The “breaches” pertaining to unlimited and unclear volume and risk exposure, potential default, and credit risks could be extended to questioning whether a QE and ABS program would be an EU level increase in the fiscal risk of the sovereign country. They are also perhaps the most significant and sensitive in pertaining to the German Constitution, and with it, the Federal Constitutional Court in Karlsruhe.
Karlsruhe has suggested some ways in which the OMT program could be brought in its view in compliance with the violation against the unauthorized monetization by the ECB of debt – namely with a cap on the amount spent, a pledge not to haircut the bonds it purchases, and, most subjective of all, and avoidance of interference in market price formation “where possible.”
The overarching objective is to have a program that can be supportive, but does not interfere with fiscal policy objectives. While not all those conditions, if met, would be directly applicable to a potential QE program, they would certainly provide fodder for a future challenge.
Overall, the pressure on the European Court is enormous: the German Federal Constitutional Court offered a real curveball in forcing the CJEU to take a stance. It either steps out and defends the ECB tout-court, potentially creating a conflict with Karlsruhe and indirectly helping the anti-Euro Alternative for Deutschland party in its case against Chancellor Angela Merkel’s Euro-stance, or it accepts the limitations proposed by the German court.

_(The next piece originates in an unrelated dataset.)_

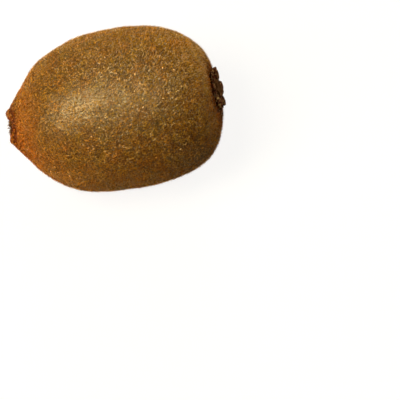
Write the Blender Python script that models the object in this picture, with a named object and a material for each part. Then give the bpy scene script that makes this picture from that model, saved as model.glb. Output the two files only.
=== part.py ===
"""A kiwi fruit lying on its side, as picked: the fruit, its stalk scar, dried sepals and withered styles.

Lengths are in millimetres until put_in_place() turns them into metres. The fruit is first shaped about
a straight axis, with +X towards the stalk, then leaned, tipped and lowered onto its flat spot.
"""
import math

import bmesh
import bpy
import numpy as np
from mathutils import Matrix, Vector

MM = 0.001
SHARP_EDGE = math.radians(35)

# The fruit, along its own axis. The belly is its thickest place.
BELLY_X = 3.7
BELLY_RADIUS = 24.95
HEIGHT_SHARE = 0.95
STALK_LENGTH = 27.55
STALK_BLUNT = 2.25
STALK_SHOULDER = 3.3
BEAK_LENGTH = 38.0
BEAK_BLUNT = 2.7
BEAK_TAPER = 0.69

# The stalk's seat is a shallow dish in the blunt end.
SEAT_DEPTH = 0.8
SEAT_RADIUS = 5.0

# The beak is a short knob with a waist behind it and a puckered crater in its face.
KNOB_X = -34.0
KNOB_SWELL = 1.5
KNOB_SWELL_LENGTH = 1.7
WAIST_X = -28.3
WAIST_DEPTH = 0.5
WAIST_LENGTH = 2.4
RIM_START_X = -33.1
RIM_RADIUS = 4.3
CRATER_DEPTH = 1.5
PUCKER_COUNT = 9
PUCKER_DEPTH = 0.28
PUCKER_WANDER = 1.3
PUCKER_SIDEWAYS = 0.5
PUCKER_REACH = 1.7
RIM_DIP = 0.6

# How the fruit grew a little crooked: one side shorter, both end faces leaned, the seat and the beak's flank
# off to one side, and low swellings as (height, waves round, drift along, start). Turns are about X, from
# +Y to +Z.
SHORT_SIDE_TURN = math.radians(24)
SHORT_SIDE_LENGTH = 550.0
BEAK_FACE_TURN = math.radians(113.5)
BEAK_FACE_LEAN = 0.15
STALK_FACE_LEAN = 0.27
SEAT_SHIFT = 1.3
LEAN_FROM = 24.0
LEAN_LENGTH = 8.0
CROOK_X = -26.0
CROOK_LENGTH = 7.0
CROOK_OFFSET = 0.7
SWELLINGS = ((0.22, 2, 0.07, 1.0), (0.15, 3, -0.09, 2.1), (0.09, 5, 0.14, 0.4))

# How it lies: tipped until its weight is over the flat spot, which is this far up from its lowest point.
TIP_TURN = math.radians(2.6)
FOOT_CUT = 0.36

# The grid of the fruit's faces.
ROWS = 46
COLUMNS = 64
END_CROWDING = 0.115

# The room that each of the other pieces keeps from the fruit.
GAP = 0.3

# The stalk's scar, a corky stub in the seat.
STUB_RADIUS = 2.6
STUB_HEIGHT = 1.7
STUB_HOLLOW = 0.45
STUB_LIP = 2.0
STUB_CORE = 1.25
STUB_EDGE = 0.25
STUB_FRAYS = ((0.12, 5, 0.7), (0.08, 8, 0.0))
STUB_SIDES = 24

# The sepals, six dried lobes on one collar round the stub.
SEPAL_COUNT = 6
COLLAR_INNER = 3.05
COLLAR_OUTER = 4.5
COLLAR_THICKNESS = 1.1
SEPAL_START = math.radians(24)
SEPAL_REACH = (6.5, 7.3)
SEPAL_SWELL = (0.35, 0.75)
SEPAL_CURL = 0.35
SEPAL_TWIST = 0.5
SEPAL_THICKNESS = 0.65
SEPAL_TIP_POWER = 2.2
SEPAL_TIP_ROUND = 0.6
SEPAL_NOTCH = 0.02
SEPAL_COLUMNS = 84
SEPAL_STEPS = 5
SEPAL_SEED = 11

# The withered styles, a tuft of stiff bristles on a button in the crater.
BUTTON_RADIUS = 1.9
BUTTON_HEIGHT = 0.75
BUTTON_RADII = np.array([0.35, 0.7, 1.0, 0.9, 0.45])
BUTTON_RISES = np.array([0.0, 0.0, 0.3, 0.75, 1.0])
BUTTON_SIDES = 16
STYLE_COUNT = 7
STYLE_LENGTH = (1.1, 1.6)
STYLE_THICKNESS = 0.7
STYLE_TAPER = np.array([1.1, 1.0, 0.86])
STYLE_STEPS = np.array([0.0, 0.7, 1.0])
STYLE_SPLAY = math.radians(34)
STYLE_SPLAY_SHARE = (0.5, 1.2)
STYLE_WANDER = 0.25
STYLE_RING = 1.1
STYLE_ROOT = 0.6
STYLE_SIDES = 5
STYLE_SEED = 4


def clear_scene():
    for thing in list(bpy.data.objects):
        bpy.data.objects.remove(thing, do_unlink=True)


def finish(name, colour, roughness):
    """A plain dielectric finish for one piece."""
    material = bpy.data.materials.new(name)
    material.use_nodes = True
    shader = material.node_tree.nodes["Principled BSDF"]
    shader.inputs["Base Color"].default_value = (*colour, 1.0)
    shader.inputs["Roughness"].default_value = roughness
    shader.inputs["Metallic"].default_value = 0.0
    return material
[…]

Accepting limitations could not only undermine the effectiveness of a QE program, but more broadly also once again revive the 2012 anxiety over the ultimate path of the single currency, especially if countries are deemed to be “masters of the Treaties” (as per the German Federal Constitutional Court, 2009 judgment on the Lisbon Treaty), with the continued ability to slow and even reverse the course of integration.